Despite the fact that Marcoletti’s ashes were in a tightly sealed jar marked “Human Remains,” and despite TSA regulations stating that under “no circumstances” are agents to open jars marked in such a way, Gross says that is exactly what happened.

(MORE: Airports Can Opt Out of TSA Screeners, But It’s Not Easy)

While going through the customary security lines at the Orlando airport, Gross says a TSA agent not only opened the jar, but also started searching through the jar with her fingers. During the search, she accidentally tipped the jar and spilled about a third of the ashes on the floor.

“She didn’t apologize. She started laughing. I was on my hands and knees picking up bone fragments,” Gross told the television station. “I couldn’t pick up all, everything that was lost. I mean, there was a long line behind me.”
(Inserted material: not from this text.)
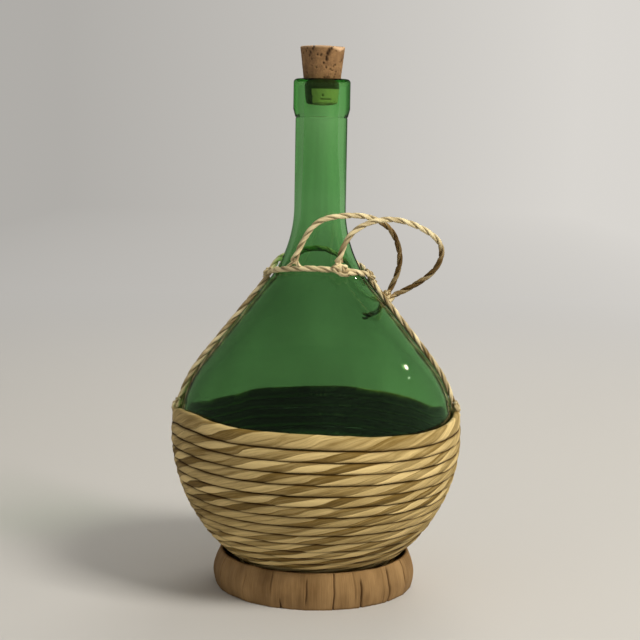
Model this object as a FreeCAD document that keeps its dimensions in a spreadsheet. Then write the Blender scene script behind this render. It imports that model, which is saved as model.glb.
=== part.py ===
"""A round glass flask with a tapered cork, standing in a coiled rope basket.

The basket is coiled from flat rope and stands on a hoop of wood shaving. Two rope
straps run from its rim over the shoulder of the flask to a rope around the neck,
and two free cords make the carrying handle. Millimetres, +Z up, the origin at the
centre of the surface that the hoop stands on, the front of the flask facing -Y.
"""
import FreeCAD, Part
import math
import os
import Sketcher
from FreeCAD import Placement, Rotation, Vector

SIZES = {
    # glass flask
    "belly_radius": 74.3,
    "belly_height": 84.0,
    "lower_radius": 77.3,
    "shoulder_radius": 61.3,
    "shoulder_angle": 38.66,
    "blend_radius": 66.0,
    "neck_radius": 13.7,
    "flask_base_radius": 28.0,
    "punt_radius": 20.0,
    "punt_depth": 6.0,
    "glass_wall": 3.0,
    "flask_height": 271.6,
    "bore_radius": 9.3,
    "bore_length": 38.0,
    "lip_radius": 15.0,
    "lip_height": 16.2,
    "lip_taper": 4.0,
    "lip_round": 2.0,
    # cork
    "cork_swell": 2.45,
    "cork_slack": 1.05,
    "cork_length": 29.7,
    "cork_proud": 16.8,
    "cork_edge": 0.6,
    # basket
    "rope_thickness": 3.7,
    "basket_lower_radius": 83.5,
    "rim_height": 96.5,
    "rim_row": 7.7,
    "coil_row": 6.05,
    "floor_wall": 2.4,
    "row_groove": 1.0,
    "basket_clearance": 0.15,
    # hoop
    "hoop_height": 20.6,
    "hoop_wall": 2.4,
    "hoop_bulge": 3.6,
    "hoop_bulge_height": 8.0,
    "hoop_flare": 1.8,
    "hoop_clearance": 0.15,
    # ropes
    "rope_radius": 1.55,
    "cord_radius": 1.5,
    "rope_clearance": 0.2,
    "knot_ring_radius": 1.8,
    "knot_rope_radius": 1.35,
    "front_knot_scale": 1.25,
    "strap_azimuth": 4.0,
    "left_knot_height": 168.2,
    "right_knot_height": 167.2,
    "front_knot_azimuth": 299.5,
    "front_knot_height": 171.2,
    "hitch_azimuth": 3.6,
    "hitch_height": 154.5,
}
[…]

According to the Transportation Security Administration, agents should simply send the jar through the X-ray machine or use other methods to scan its contents. Agents have no right at any time to open the container, according to the TSA website’s policy on the transportation of human remains:

Out of respect to the deceased and their family and friends, under no circumstances will an officer open the container even if the passenger requests this be done.

Sari Koshetz, a TSA spokeswoman in Miami, tells the Orlando Sentinel that they are investigating the incident. “Circumstances as described in some reports are inconsistent with what we believe transpired,” Koshetz wrote in an email to the Sentinel.

Gross wants an apology from TSA and from the woman who spilled the ashes. “I want them to help me understand where they get off treating people like this.” Because he’s certainly not finding any humor in this situation.